Nunca en frente de ellos.
Nunca dando la satisfacción.
Pero lloraba. Mucho. En silencio.
Y aunque lloraba, nunca pensé que ellos estaban mal.
Siempre pensé que la que estaba mal era yo.
Porque si todos señalaban lo mismo… entonces debía ser verdad, ¿no?
Eso me hizo crecer con una idea deformada de mí misma.
Una idea en la que todo lo que yo era, no era suficiente.
Ni bonito.
Ni aceptable.
Con los años, las niñas empezaron a mirarme diferente.
De arriba a abajo.
Con esa mirada que no dice nada… pero te lo dice todo.
Era como si me evaluaran.
Como si cada parte de mi cuerpo fuera una falla a la vista.
Y yo, de nuevo, pensaba:
“¿Hay algo malo en mí?”
La respuesta era obvia para mí en ese momento:
Sí.
Así crecí.
Convencida de que algo estaba roto en mí.
Aunque ahora sé que no era así.
Sé que no estaba mal.
Que sólo era una niña… una niña con un corazón más grande de lo que el mundo sabía manejar.
Pero entonces… no lo sabía.
Y lo peor es que nadie me lo dijo.
Sonreía, sí.
Había momentos de felicidad.
Me gustaba estar con mi familia.
Pero mi mente siempre regresaba a los comentarios.
A las miradas.
A las risas a mis espaldas.
Mis dientes nunca fueron perfectos.
Manchados, disparejos.
Recibí comentarios por eso desde muy pequeña.
Niños que preguntaban sin filtro.
Algunos lo hacían por curiosidad.
Otros por burla.
Nunca supe diferenciarlos.
El daño era el mismo.
Dejé de sonreír mostrando los dientes.
Comencé a taparme la boca cuando reía.
Aprendí a sonreír con los ojos, a fingir que no me dolía.
Pero sí dolía.
Mucho.
Me avergonzaba de cosas que no debería haber notado siquiera a esa edad.
No tenía un abdomen plano como las otras niñas.
No tenía cintura marcada.
No tenía manos finas ni rasgos delicados.
No tenía un cabello lacio y perfecto.
Yo era otra cosa.
Yo era "menos".
Y ellas, ellas eran la referencia.
La medida.
La meta inalcanzable.
Y me pregunto ahora…
¿Por qué una niña debería sentirse así?
¿Por qué me enseñaron, desde tan temprano, que mi valor dependía de cómo me veían los demás?

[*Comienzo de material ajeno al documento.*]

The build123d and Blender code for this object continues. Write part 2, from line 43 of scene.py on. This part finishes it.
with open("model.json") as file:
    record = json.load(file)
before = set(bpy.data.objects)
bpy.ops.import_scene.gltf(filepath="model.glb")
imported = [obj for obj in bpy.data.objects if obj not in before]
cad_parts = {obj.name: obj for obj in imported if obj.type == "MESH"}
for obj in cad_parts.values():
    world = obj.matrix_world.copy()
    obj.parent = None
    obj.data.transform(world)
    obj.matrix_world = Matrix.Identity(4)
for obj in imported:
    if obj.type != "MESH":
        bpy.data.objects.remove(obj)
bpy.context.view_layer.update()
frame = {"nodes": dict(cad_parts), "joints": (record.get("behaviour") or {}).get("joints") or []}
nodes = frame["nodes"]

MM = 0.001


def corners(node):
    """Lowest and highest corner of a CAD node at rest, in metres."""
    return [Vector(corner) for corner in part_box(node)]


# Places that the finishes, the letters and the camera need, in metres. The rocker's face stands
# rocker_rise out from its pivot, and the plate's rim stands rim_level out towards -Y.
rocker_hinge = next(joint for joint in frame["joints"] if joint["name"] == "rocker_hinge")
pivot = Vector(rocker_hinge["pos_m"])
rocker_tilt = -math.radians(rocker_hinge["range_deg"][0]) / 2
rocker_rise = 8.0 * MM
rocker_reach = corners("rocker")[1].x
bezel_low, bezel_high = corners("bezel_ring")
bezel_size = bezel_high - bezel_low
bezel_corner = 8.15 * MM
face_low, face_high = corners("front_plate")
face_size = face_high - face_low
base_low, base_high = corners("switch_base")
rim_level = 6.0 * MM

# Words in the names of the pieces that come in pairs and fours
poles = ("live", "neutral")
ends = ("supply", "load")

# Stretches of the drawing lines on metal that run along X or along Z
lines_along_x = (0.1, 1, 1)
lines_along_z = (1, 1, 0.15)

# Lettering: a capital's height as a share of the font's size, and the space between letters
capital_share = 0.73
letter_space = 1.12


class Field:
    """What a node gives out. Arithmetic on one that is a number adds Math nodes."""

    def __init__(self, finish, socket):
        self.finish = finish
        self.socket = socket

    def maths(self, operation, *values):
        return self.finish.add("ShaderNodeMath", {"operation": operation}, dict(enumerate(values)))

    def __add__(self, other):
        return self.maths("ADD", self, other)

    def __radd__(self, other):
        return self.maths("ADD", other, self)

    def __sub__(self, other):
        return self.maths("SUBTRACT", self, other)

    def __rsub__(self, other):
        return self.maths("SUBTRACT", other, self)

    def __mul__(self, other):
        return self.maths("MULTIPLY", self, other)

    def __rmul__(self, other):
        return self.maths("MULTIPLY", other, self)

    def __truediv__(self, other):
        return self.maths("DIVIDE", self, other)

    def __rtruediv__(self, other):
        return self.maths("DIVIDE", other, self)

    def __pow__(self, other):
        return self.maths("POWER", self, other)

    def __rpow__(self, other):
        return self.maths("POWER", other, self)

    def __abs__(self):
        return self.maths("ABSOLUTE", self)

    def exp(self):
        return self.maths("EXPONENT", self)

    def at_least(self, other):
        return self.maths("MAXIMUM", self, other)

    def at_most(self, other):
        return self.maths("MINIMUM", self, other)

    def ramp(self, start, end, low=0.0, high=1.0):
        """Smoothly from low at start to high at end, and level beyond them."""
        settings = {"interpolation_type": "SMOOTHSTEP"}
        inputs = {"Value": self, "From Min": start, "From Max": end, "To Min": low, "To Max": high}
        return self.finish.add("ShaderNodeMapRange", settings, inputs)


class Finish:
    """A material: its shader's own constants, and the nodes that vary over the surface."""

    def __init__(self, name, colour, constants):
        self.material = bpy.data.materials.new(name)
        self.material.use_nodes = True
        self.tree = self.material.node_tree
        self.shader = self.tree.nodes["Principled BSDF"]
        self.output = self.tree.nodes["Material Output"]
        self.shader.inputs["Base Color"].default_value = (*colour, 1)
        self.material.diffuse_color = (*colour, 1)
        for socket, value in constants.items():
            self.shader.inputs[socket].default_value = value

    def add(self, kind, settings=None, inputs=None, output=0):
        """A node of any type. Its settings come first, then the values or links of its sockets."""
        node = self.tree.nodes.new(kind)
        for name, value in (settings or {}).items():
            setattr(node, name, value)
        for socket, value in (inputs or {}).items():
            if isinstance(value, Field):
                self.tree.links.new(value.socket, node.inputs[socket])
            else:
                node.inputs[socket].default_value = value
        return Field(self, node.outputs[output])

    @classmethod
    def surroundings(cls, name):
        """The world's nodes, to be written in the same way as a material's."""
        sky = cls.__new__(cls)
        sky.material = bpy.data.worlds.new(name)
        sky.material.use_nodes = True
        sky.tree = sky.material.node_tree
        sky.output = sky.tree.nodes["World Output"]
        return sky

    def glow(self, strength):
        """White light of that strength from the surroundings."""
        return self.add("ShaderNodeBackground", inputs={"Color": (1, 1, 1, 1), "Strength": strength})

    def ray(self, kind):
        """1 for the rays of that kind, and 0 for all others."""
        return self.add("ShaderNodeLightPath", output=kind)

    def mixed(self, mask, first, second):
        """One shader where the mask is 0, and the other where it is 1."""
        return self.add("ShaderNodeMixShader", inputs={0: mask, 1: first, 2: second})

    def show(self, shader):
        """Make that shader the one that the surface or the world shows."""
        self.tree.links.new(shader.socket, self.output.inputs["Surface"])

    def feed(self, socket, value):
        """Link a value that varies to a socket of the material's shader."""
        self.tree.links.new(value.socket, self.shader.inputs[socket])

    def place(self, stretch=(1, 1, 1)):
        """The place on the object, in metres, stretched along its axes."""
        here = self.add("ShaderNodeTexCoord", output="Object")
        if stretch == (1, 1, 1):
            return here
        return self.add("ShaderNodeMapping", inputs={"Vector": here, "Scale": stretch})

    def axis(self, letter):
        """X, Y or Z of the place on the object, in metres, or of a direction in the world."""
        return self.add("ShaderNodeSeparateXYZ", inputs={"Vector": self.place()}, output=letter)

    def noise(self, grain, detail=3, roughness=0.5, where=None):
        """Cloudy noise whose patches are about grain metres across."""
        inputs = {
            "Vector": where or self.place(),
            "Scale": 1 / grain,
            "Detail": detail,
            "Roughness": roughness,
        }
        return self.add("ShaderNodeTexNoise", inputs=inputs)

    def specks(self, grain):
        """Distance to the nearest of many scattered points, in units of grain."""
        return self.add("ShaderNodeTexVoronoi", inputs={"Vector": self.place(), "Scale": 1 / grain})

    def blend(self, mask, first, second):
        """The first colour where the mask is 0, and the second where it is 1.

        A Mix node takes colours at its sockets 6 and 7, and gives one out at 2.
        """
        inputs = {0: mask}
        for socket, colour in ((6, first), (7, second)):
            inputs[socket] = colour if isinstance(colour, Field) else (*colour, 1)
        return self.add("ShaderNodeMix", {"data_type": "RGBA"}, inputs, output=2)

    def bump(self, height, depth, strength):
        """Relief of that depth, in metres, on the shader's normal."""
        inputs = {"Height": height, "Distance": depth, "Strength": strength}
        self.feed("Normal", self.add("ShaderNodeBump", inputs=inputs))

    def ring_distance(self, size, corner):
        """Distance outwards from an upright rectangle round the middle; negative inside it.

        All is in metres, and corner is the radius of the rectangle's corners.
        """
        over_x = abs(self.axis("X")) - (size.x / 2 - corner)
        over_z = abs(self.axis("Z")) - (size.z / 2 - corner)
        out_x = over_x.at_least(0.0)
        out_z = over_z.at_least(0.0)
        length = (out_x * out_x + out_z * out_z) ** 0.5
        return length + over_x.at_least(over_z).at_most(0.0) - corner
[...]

La respuesta es tan oscura como simple:
Porque el mundo es cruel con las niñas diferentes.
Con las que no encajan.
Con las que no callan del todo, pero tampoco gritan.
Con las que sienten mucho.
Con las que no tienen la fuerza suficiente para defenderse, pero sí el corazón suficiente para perdonar.
Y yo era una de ellas.
La que se miraba en el espejo buscando errores.

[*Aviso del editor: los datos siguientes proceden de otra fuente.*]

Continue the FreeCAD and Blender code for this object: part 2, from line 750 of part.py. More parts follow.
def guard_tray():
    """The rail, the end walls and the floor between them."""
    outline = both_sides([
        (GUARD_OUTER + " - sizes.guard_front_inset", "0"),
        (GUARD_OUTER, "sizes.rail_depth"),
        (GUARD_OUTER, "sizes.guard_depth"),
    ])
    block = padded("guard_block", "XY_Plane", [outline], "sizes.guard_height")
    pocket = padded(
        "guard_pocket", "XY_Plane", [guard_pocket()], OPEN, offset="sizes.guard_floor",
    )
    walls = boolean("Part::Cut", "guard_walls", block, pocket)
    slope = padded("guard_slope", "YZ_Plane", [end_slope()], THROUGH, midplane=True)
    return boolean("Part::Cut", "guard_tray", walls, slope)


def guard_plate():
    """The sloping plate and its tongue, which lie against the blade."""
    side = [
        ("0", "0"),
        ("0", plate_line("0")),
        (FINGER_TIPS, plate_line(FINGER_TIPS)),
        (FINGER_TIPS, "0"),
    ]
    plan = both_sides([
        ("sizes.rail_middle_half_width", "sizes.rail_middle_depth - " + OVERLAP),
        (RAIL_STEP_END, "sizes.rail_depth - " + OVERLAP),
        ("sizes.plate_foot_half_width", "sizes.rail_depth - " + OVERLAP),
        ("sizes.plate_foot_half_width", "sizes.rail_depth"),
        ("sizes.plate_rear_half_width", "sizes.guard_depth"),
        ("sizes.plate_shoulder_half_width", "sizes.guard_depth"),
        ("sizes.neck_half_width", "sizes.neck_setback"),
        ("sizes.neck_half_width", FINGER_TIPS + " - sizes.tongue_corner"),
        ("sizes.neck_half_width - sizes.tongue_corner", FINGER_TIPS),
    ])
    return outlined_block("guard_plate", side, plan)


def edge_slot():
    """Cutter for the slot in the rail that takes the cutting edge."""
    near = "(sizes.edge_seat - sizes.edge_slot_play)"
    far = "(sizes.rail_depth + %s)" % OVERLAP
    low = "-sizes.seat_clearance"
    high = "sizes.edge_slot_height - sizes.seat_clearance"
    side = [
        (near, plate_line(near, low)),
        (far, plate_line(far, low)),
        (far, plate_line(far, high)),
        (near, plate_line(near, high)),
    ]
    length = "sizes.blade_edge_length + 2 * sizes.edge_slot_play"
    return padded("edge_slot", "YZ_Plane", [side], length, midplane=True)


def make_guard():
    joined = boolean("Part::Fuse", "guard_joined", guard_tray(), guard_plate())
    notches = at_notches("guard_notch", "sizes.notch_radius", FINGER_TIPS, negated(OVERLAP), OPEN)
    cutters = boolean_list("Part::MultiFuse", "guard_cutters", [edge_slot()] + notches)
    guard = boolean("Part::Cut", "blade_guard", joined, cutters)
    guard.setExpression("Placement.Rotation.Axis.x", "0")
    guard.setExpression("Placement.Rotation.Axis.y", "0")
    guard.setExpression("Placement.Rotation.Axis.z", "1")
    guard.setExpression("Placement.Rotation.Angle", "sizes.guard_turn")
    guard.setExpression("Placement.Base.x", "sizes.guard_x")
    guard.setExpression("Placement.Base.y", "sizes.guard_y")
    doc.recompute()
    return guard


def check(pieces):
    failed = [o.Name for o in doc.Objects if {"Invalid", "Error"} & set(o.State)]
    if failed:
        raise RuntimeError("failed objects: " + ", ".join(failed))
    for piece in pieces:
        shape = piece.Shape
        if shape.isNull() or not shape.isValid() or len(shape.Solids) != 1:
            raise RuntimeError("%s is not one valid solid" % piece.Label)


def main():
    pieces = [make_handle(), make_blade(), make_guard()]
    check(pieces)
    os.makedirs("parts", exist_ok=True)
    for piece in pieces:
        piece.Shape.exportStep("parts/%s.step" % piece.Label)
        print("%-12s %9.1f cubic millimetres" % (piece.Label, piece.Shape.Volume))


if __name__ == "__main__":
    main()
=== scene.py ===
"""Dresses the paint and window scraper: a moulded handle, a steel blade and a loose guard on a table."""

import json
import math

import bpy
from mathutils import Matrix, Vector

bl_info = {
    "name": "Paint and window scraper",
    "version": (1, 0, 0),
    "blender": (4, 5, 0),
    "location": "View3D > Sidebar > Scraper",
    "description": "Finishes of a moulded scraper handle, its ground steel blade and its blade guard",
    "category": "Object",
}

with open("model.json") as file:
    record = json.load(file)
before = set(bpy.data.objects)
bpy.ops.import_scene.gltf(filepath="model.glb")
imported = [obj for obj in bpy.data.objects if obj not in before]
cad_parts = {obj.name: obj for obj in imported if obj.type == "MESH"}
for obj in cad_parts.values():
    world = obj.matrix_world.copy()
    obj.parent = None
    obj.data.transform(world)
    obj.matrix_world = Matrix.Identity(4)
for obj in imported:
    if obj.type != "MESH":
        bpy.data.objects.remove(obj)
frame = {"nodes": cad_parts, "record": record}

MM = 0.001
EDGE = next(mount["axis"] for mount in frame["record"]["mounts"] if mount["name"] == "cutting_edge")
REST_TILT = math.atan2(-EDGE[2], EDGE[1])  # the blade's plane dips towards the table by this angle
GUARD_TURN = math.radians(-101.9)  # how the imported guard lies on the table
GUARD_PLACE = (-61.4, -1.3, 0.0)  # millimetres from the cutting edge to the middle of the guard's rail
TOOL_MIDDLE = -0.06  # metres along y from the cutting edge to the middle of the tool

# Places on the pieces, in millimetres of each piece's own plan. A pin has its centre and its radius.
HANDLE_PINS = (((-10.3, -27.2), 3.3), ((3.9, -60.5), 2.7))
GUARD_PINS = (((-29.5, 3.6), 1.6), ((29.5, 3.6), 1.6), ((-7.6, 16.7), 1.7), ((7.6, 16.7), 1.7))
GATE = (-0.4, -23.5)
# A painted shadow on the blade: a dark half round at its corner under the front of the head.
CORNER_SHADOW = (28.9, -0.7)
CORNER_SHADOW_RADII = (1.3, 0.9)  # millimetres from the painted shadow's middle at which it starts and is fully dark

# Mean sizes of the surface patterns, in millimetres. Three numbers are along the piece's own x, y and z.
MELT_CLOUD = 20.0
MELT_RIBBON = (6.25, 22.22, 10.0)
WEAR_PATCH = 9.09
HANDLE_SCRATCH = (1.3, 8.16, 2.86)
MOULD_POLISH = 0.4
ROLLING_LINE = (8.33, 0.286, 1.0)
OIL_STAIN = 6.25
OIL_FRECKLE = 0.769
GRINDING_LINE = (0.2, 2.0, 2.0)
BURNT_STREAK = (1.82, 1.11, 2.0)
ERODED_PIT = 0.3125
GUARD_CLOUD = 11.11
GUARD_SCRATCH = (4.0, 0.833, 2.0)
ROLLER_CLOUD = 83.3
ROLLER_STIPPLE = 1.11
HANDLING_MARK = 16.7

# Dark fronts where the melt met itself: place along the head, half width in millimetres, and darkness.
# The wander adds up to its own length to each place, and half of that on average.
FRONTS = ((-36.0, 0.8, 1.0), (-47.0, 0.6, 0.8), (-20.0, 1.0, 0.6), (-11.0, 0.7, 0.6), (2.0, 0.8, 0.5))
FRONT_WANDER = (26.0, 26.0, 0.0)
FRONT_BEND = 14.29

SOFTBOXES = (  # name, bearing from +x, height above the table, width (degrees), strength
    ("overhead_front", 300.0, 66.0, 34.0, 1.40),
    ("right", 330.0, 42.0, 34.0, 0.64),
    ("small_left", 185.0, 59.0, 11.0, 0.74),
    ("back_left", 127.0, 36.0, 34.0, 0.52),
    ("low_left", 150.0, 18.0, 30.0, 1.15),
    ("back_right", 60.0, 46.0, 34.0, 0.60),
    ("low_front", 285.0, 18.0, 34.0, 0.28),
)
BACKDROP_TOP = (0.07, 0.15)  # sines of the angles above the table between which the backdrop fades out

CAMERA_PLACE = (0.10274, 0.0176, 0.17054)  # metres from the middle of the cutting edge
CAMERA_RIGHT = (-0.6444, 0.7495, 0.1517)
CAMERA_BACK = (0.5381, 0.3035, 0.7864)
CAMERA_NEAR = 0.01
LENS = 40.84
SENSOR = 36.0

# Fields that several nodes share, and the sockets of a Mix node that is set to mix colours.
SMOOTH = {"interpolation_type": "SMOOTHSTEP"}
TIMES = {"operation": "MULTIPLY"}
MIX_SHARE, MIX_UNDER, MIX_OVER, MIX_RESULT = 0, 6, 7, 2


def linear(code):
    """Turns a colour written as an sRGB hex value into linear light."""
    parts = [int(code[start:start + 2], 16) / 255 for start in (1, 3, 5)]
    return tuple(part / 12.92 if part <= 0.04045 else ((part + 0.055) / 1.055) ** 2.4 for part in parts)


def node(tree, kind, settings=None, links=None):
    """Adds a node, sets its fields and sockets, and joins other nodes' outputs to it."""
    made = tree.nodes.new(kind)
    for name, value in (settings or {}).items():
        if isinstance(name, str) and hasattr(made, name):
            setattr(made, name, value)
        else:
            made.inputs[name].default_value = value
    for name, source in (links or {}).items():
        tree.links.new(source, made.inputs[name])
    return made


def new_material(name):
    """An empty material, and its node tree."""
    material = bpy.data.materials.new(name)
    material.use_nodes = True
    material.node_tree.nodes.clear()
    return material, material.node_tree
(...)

La que se medía con ojos ajenos.
La que lloraba por sentirse fea.
Por no poder cambiar lo que era.
Por odiarse por cosas que no entendía.
Y sin embargo… nunca odié a nadie.
Ni siquiera a quienes más daño me hicieron.
Nunca pude.
Aunque lo deseaba con todo el dolor que tenía guardado.
Nunca supe cómo odiar.
Y eso… eso fue mi condena.
Y también, de alguna retorcida manera, mi salvación.

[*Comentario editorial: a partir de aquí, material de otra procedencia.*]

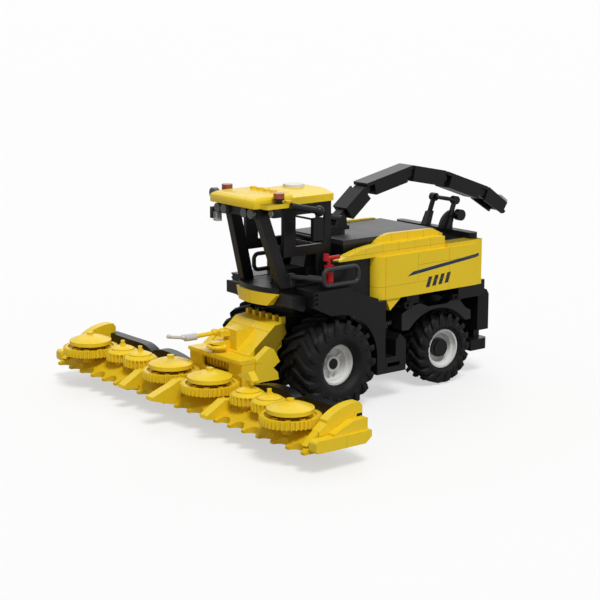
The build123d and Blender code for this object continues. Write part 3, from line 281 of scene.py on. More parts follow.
@dataclass(frozen=True)
class Zone:
    """Part of a piece between two parallel planes, in another colour; some zones are moulded colour and some
    are painted shade.

    The planes stand across a direction, low and high millimetres along it.
    """

    colour: Colour
    low: float = -FAR
    high: float = FAR
    across: Point = UPWARDS
    sharpness: float = 20.0

    def mask(self, axes: Sequence[Wire]) -> Wire:
        """1 inside the zone.

        Args:
            axes: The x, y and z of the place.

        Returns:
            The mask.
        """
        reach = axes[0] * self.across[0] + axes[1] * self.across[1] + axes[2] * self.across[2]
        above = ((reach - self.low) * self.sharpness).clamped()
        below = ((self.high - reach) * self.sharpness).clamped()
        return above * below


@dataclass(frozen=True)
class Patch:
    """Printed shape on the sides, bounded by straight lines from one (y, z) corner to the next.

    The corners go round with the inside on the left, and none of them turns inwards.
    """

    colour: Colour
    corners: tuple[tuple[float, float], ...]
    sharpness: float = 6.0

    def mask(self, axes: Sequence[Wire]) -> Wire:
        """1 inside the shape.

        Args:
            axes: The x, y and z of the place.

        Returns:
            The mask.
        """
        inside: Any = None
        ahead = self.corners[1:] + self.corners[:1]
        for (y0, z0), (y1, z1) in zip(self.corners, ahead):
            length = math.hypot(y1 - y0, z1 - z0)
            normal = ((z0 - z1) / length, (y1 - y0) / length)
            reach = axes[1] * normal[0] + axes[2] * normal[1] - (y0 * normal[0] + z0 * normal[1])
            inside = reach if inside is None else inside.least(reach)
        return (inside * self.sharpness).clamped()


Area = Zone | Patch


def linear(colour: Colour) -> Colour:
    """Turn a screen colour into the linear one that shaders use.

    Args:
        colour: Red, green and blue as seen on a screen, 0 to 1.

    Returns:
        The linear colour.
    """
    def one(level: float) -> float:
        """One channel, by the usual curve of screens."""
        return level / 12.92 if level <= 0.04045 else ((level + 0.055) / 1.055) ** 2.4

    return one(colour[0]), one(colour[1]), one(colour[2])


@dataclass(frozen=True)
class Plastic:
    """Moulded plastic of one colour: slightly uneven, with a fine peel and light scuffs.

    Waves are counted in a metre, the peel is a share of the bump's depth, and the slot, the name of another
    finish, is not used.
    """

    name: str
    colour: Colour
    slot: str = ""
    roughness: float = 0.28
    unevenness: float = 0.03
    clearness: float = 0.0
    sheen: float = 0.3
    refraction: float = 1.53
    scuffs: float = 0.04
    scuff_level: float = 0.66
    scuff_sharpness: float = 6.0
    haze: float = 0.06
    peel: float = 0.004
    tone_waves: float = 35.0
    haze_waves: float = 160.0
    scuff_waves: float = 420.0
    peel_waves: float = 900.0
    groove_shade: float = 0.3
    groove_roughness: float = 0.3
    bump_strength: float = 0.6
    bump_depth: float = 0.08 * MM

    def material(self, label: str = "", seams: Sequence[Seam] = (),
                 areas: Sequence[Area] = ()) -> bpy.types.Material:
        """Make the material, with grooves at the seams and other colours in the areas.

        Args:
            label: Added to the material's name.
            seams: Joint lines between bricks.
            areas: Parts in other colours.

        Returns:
            The finished material.
        """
        board = Board(bpy.data.materials.new(f"{self.name}_{label}" if label else self.name))
        vector, axes = board.places()
        base = linear(self.colour)
        dim = tuple(level * (1 - self.unevenness) for level in base)
        lit = tuple(min(1.0, level * (1 + self.unevenness)) for level in base)
        colour = board.blend(board.noise(vector, self.tone_waves), dim, lit)
        for area in areas:
            colour = board.blend(area.mask(axes), colour, linear(area.colour))
        specks = board.noise(vector, self.scuff_waves, detail=4.0) - self.scuff_level
        scuff = (specks * self.scuff_sharpness).clamped()
        haze = board.noise(vector, self.haze_waves) - 0.5
        rough = self.roughness + haze * self.haze + scuff * self.scuffs
        height = board.noise(vector, self.peel_waves, detail=1.0) * self.peel - scuff * self.peel
        if seams:
            groove = seams[0].mask(axes)
            for seam in seams[1:]:
                groove = groove.most(seam.mask(axes))
            colour = board.blend(groove, colour, tuple(level * self.groove_shade for level in base))
            rough = rough + groove * self.groove_roughness
            height = height - groove
        looks = {"Base Color": colour, "Roughness": rough, "IOR": self.refraction,
                 "Transmission Weight": self.clearness, "Specular IOR Level": self.sheen}
        board.end(looks, height, self.bump_strength, self.bump_depth)
        return board.owner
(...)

Porque odiar me habría destruido.
Me habría convertido en lo que me hirió.
Y yo, por más rota que estuviera, nunca quise dejar de ser yo.
Ahora, con el tiempo, miro hacia atrás y me doy cuenta de muchas cosas.
De que ellos no eran perfectos.
De que sus comentarios no eran verdad.
De que yo no estaba rota.
De que no debía haber sentido vergüenza por ser distinta.
Pero entenderlo no borra el dolor.
No borra las veces que me escondí.
No borra las veces que me odié a mí misma por no poder odiarlos.
Solo lo hace más claro.
Más real.
Ahora sé que ser niña no me protegió del juicio.
Que ser buena no me libró del dolor.
Y que callar nunca fue la solución.
Pero también sé que sobreviví.
Que sigo aquí.
Que sigo sintiendo.
Y que ese corazón que no supo odiar…
Hoy late más fuerte que nunca.
Y aunque muchas veces desee haber sido otra…
Hoy, con todas mis heridas…
Me abrazo.
Porque no merezco cargar culpas que nunca fueron mías.